### Written problem
Repeat every line below exactly as it reads.

### Information supplied
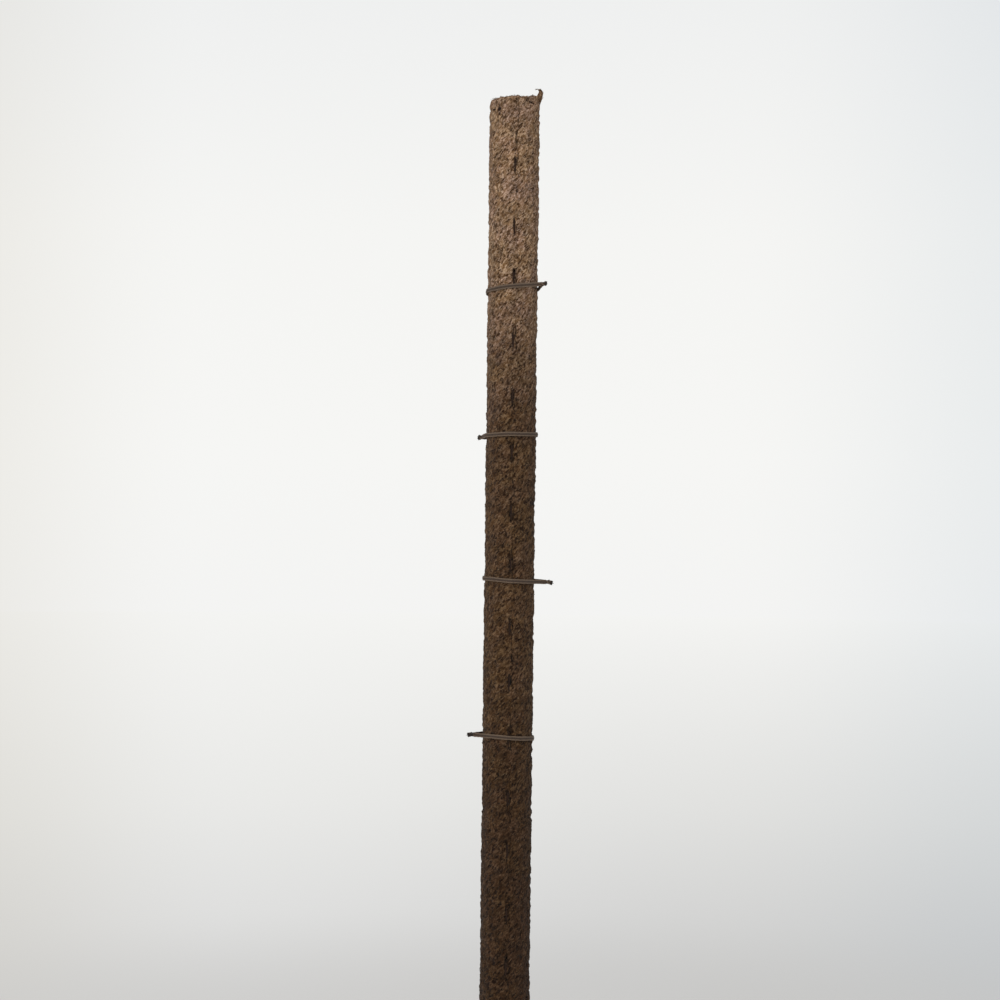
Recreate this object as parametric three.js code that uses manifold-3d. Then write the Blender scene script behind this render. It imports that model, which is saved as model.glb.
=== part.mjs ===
// Plant support pole: a wooden dowel wrapped in one coir felt mat that laps over itself down the
// front and is stapled there, with wire-cored ties looped round it that hold the climbing stems.
// Millimetres, +Z up. The origin is the middle of the stake's blunt tip and the seam faces -Y.

import * as THREE from 'three';
import { mergeVertices } from 'three/addons/utils/BufferGeometryUtils.js';
import Module from 'manifold-3d';

const wasm = await Module();
wasm.setup();

const degree = Math.PI / 180;
const fullTurn = 2 * Math.PI;

// Whole pole
const poleLength = 800;
const fitClearance = 0.3;
const cutOverrun = 3;

// Wooden dowel: turned down to a blunt tip at the bottom, chamfered at the top
const dowelDiameter = 25;
const dowelRecess = 1.5;
const dowelChamfer = 1.2;
const dowelSides = 32;
const tipDiameter = 8;
const tipTaper = 34;
const tipShoulder = 7;
const tipShoulderShare = 0.93;

// Coir felt mat: an angle along the mat is measured from the front, rightwards
const matThickness = 6;
const bareStake = 118;
const lapGap = 0.5;
const matStart = -48 * degree;
const matEnd = 368.5 * degree;
const matStep = 9 * degree;
const startFeather = 70 * degree;
const startShare = 0.35;
const endFeather = 98 * degree;
const endShare = 0.22;
const lapClimb = 40 * degree;
const matEdgeRound = 1.8;
const matEdgeInsetShare = 0.24;
const matEdgeSteps = 3;

// Torn tuft that stands up at the right of the mat's top edge
const tuftAngle = 82 * degree;
const tuftRoot = 6;
const tuftRise = 7.8;
const tuftLean = 4.1;
const tuftWidth = 5.6;
const tuftThickness = 5.2;
const tuftTipShare = 0.25;
const tuftSides = 8;
const tuftSteps = 6;

// Flat wire staples
const stapleCrown = 10;
const stapleLeg = 12.5;
const stapleWidth = 1.2;
const stapleThickness = 0.7;
const stapleBend = 0.9;
const stapleBendSteps = 2;
const stapleChisel = 1.6;
const stapleChiselShare = 0.2;
const stapleSink = 0.9;

// Seam staples, crown upright, down the front of the lap
const seamAngle = 2 * degree;
const seamTopInset = 52;
const seamPitch = 42.5;
const seamBottomInset = 18;
const seamDriftShares = [0, 0.06, -0.03, 0.07, 0.03];
const slitLength = 15;
const slitWidth = 2.6;
const slitSteps = 7;

// Edge staples, crown level, round the mat's top and bottom edges
const edgeStapleCount = 3;
const edgeStapleInset = 9.5;
const topEdgeAngle = -45 * degree;
const bottomEdgeAngle = 60 * degree;

// Wire-cored ties: a flat strip with a ridge over the wire, its ends twisted together
const tieWidth = 3.2;
const tieEdge = 0.35;
const tieRidge = 0.9;
const tieRidgeWidth = 1.2;
const tieClearance = 0.5;
const tieStepAngle = 10 * degree;
const stemDiameter = 6.5;
const twistStandOff = 0.9;
const twistGap = 0.35;
const tailLength = 5;
const tailTurns = 0.5;
const tailSteps = 9;
const tieTopInset = 143;
const tiePitch = 111;
const tieDriftShares = [0, -0.02, -0.045, 0.01];
const tieTurns = [52 * degree, -128 * degree, 90 * degree, -64 * degree];
const tieSlopeShares = [0.12, -0.04, -0.05, 0.07];

// Colours and finishes
const feltFinish = { color: 0x6b5648, roughness: 1, metalness: 0 };
const woodFinish = { color: 0xb4946a, roughness: 0.75, metalness: 0 };
const stapleFinish = { color: 0x7a6a5e, roughness: 0.5, metalness: 0.85 };
const tieFinish = { color: 0x5a463c, roughness: 0.6, metalness: 0 };

const dowelRadius = dowelDiameter / 2;
const boreRadius = dowelRadius + fitClearance;
const dowelTop = poleLength - dowelRecess;

// Shared helpers

function clamp01(value) {
  return Math.min(1, Math.max(0, value));
}

function around(radius, angle, height) {
  return new THREE.Vector3(radius * Math.sin(angle), -radius * Math.cos(angle), height);
}

function fanFaces(count) {
  return Array.from({ length: count - 2 }, (_, i) => [0, i + 1, i + 2]);
}

// Joins rings of points into one closed skin. The rings turn anticlockwise seen from the far end.
function loft(rings, capFaces) {
  const count = rings[0].length;
  const index = [];
  for (let low = 0; low < (rings.length - 1) * count; low += count) {
    const high = low + count;
    for (let i = 0; i < count; i += 1) {
      const next = (i + 1) % count;
      index.push(low + i, low + next, high + next);
      index.push(low + i, high + next, high + i);
    }
  }
  const last = (rings.length - 1) * count;
  for (const [a, b, c] of capFaces) {
    index.push(c, b, a);
    index.push(last + a, last + b, last + c);
  }
  const geometry = new THREE.BufferGeometry().setFromPoints(rings.flat());
  geometry.setIndex(index);
  return geometry;
}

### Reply
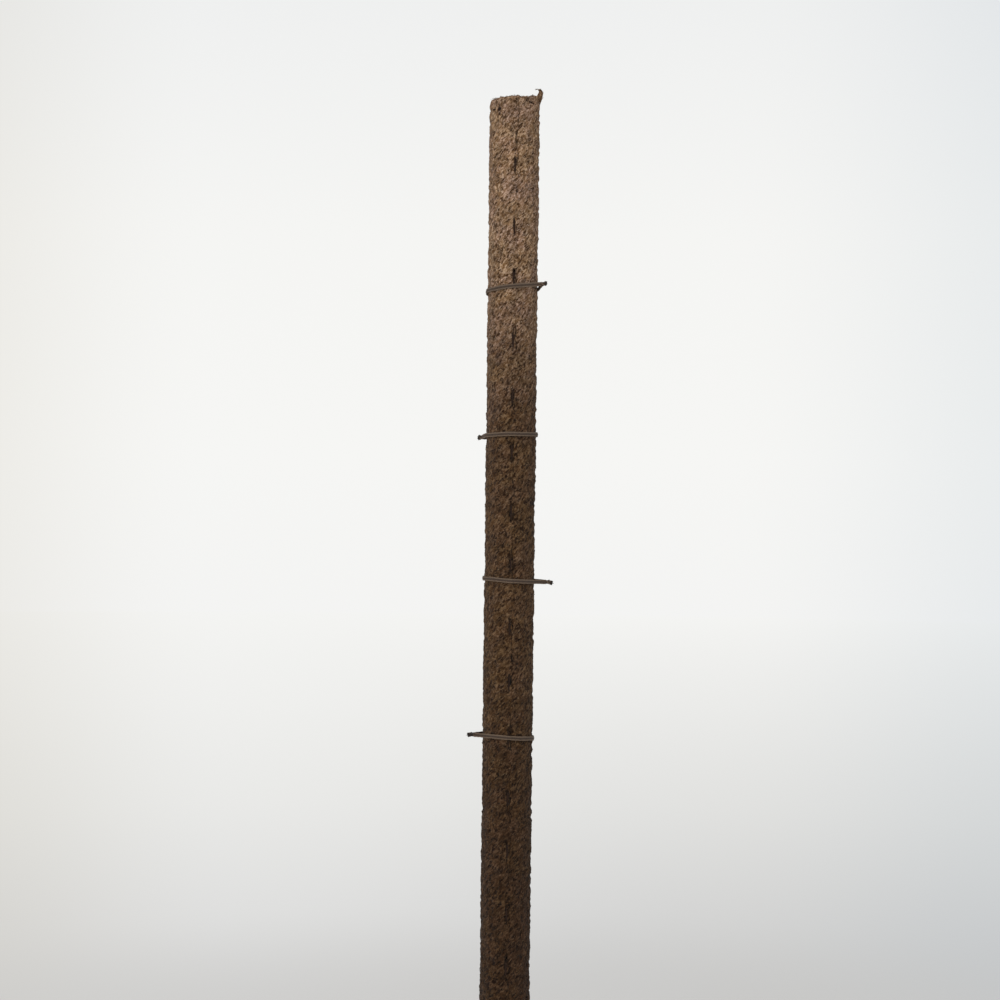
Recreate this object as parametric three.js code that uses manifold-3d. Then write the Blender scene script behind this render. It imports that model, which is saved as model.glb.
=== part.mjs ===
// Plant support pole: a wooden dowel wrapped in one coir felt mat that laps over itself down the
// front and is stapled there, with wire-cored ties looped round it that hold the climbing stems.
// Millimetres, +Z up. The origin is the middle of the stake's blunt tip and the seam faces -Y.

import * as THREE from 'three';
import { mergeVertices } from 'three/addons/utils/BufferGeometryUtils.js';
import Module from 'manifold-3d';

const wasm = await Module();
wasm.setup();

const degree = Math.PI / 180;
const fullTurn = 2 * Math.PI;

// Whole pole
const poleLength = 800;
const fitClearance = 0.3;
const cutOverrun = 3;

// Wooden dowel: turned down to a blunt tip at the bottom, chamfered at the top
const dowelDiameter = 25;
const dowelRecess = 1.5;
const dowelChamfer = 1.2;
const dowelSides = 32;
const tipDiameter = 8;
const tipTaper = 34;
const tipShoulder = 7;
const tipShoulderShare = 0.93;

// Coir felt mat: an angle along the mat is measured from the front, rightwards
const matThickness = 6;
const bareStake = 118;
const lapGap = 0.5;
const matStart = -48 * degree;
const matEnd = 368.5 * degree;
const matStep = 9 * degree;
const startFeather = 70 * degree;
const startShare = 0.35;
const endFeather = 98 * degree;
const endShare = 0.22;
const lapClimb = 40 * degree;
const matEdgeRound = 1.8;
const matEdgeInsetShare = 0.24;
const matEdgeSteps = 3;

// Torn tuft that stands up at the right of the mat's top edge
const tuftAngle = 82 * degree;
const tuftRoot = 6;
const tuftRise = 7.8;
const tuftLean = 4.1;
const tuftWidth = 5.6;
const tuftThickness = 5.2;
const tuftTipShare = 0.25;
const tuftSides = 8;
const tuftSteps = 6;

// Flat wire staples
const stapleCrown = 10;
const stapleLeg = 12.5;
const stapleWidth = 1.2;
const stapleThickness = 0.7;
const stapleBend = 0.9;
const stapleBendSteps = 2;
const stapleChisel = 1.6;
const stapleChiselShare = 0.2;
const stapleSink = 0.9;

// Seam staples, crown upright, down the front of the lap
const seamAngle = 2 * degree;
const seamTopInset = 52;
const seamPitch = 42.5;
const seamBottomInset = 18;
const seamDriftShares = [0, 0.06, -0.03, 0.07, 0.03];
const slitLength = 15;
const slitWidth = 2.6;
const slitSteps = 7;

// Edge staples, crown level, round the mat's top and bottom edges
const edgeStapleCount = 3;
const edgeStapleInset = 9.5;
const topEdgeAngle = -45 * degree;
const bottomEdgeAngle = 60 * degree;

// Wire-cored ties: a flat strip with a ridge over the wire, its ends twisted together
const tieWidth = 3.2;
const tieEdge = 0.35;
const tieRidge = 0.9;
const tieRidgeWidth = 1.2;
const tieClearance = 0.5;
const tieStepAngle = 10 * degree;
const stemDiameter = 6.5;
const twistStandOff = 0.9;
const twistGap = 0.35;
const tailLength = 5;
const tailTurns = 0.5;
const tailSteps = 9;
const tieTopInset = 143;
const tiePitch = 111;
const tieDriftShares = [0, -0.02, -0.045, 0.01];
const tieTurns = [52 * degree, -128 * degree, 90 * degree, -64 * degree];
const tieSlopeShares = [0.12, -0.04, -0.05, 0.07];

// Colours and finishes
const feltFinish = { color: 0x6b5648, roughness: 1, metalness: 0 };
const woodFinish = { color: 0xb4946a, roughness: 0.75, metalness: 0 };
const stapleFinish = { color: 0x7a6a5e, roughness: 0.5, metalness: 0.85 };
const tieFinish = { color: 0x5a463c, roughness: 0.6, metalness: 0 };

const dowelRadius = dowelDiameter / 2;
const boreRadius = dowelRadius + fitClearance;
const dowelTop = poleLength - dowelRecess;

// Shared helpers

function clamp01(value) {
  return Math.min(1, Math.max(0, value));
}

function around(radius, angle, height) {
  return new THREE.Vector3(radius * Math.sin(angle), -radius * Math.cos(angle), height);
}

function fanFaces(count) {
  return Array.from({ length: count - 2 }, (_, i) => [0, i + 1, i + 2]);
}

// Joins rings of points into one closed skin. The rings turn anticlockwise seen from the far end.
function loft(rings, capFaces) {
  const count = rings[0].length;
  const index = [];
  for (let low = 0; low < (rings.length - 1) * count; low += count) {
    const high = low + count;
    for (let i = 0; i < count; i += 1) {
      const next = (i + 1) % count;
      index.push(low + i, low + next, high + next);
      index.push(low + i, high + next, high + i);
    }
  }
  const last = (rings.length - 1) * count;
  for (const [a, b, c] of capFaces) {
    index.push(c, b, a);
    index.push(last + a, last + b, last + c);
  }
  const geometry = new THREE.BufferGeometry().setFromPoints(rings.flat());
  geometry.setIndex(index);
  return geometry;
}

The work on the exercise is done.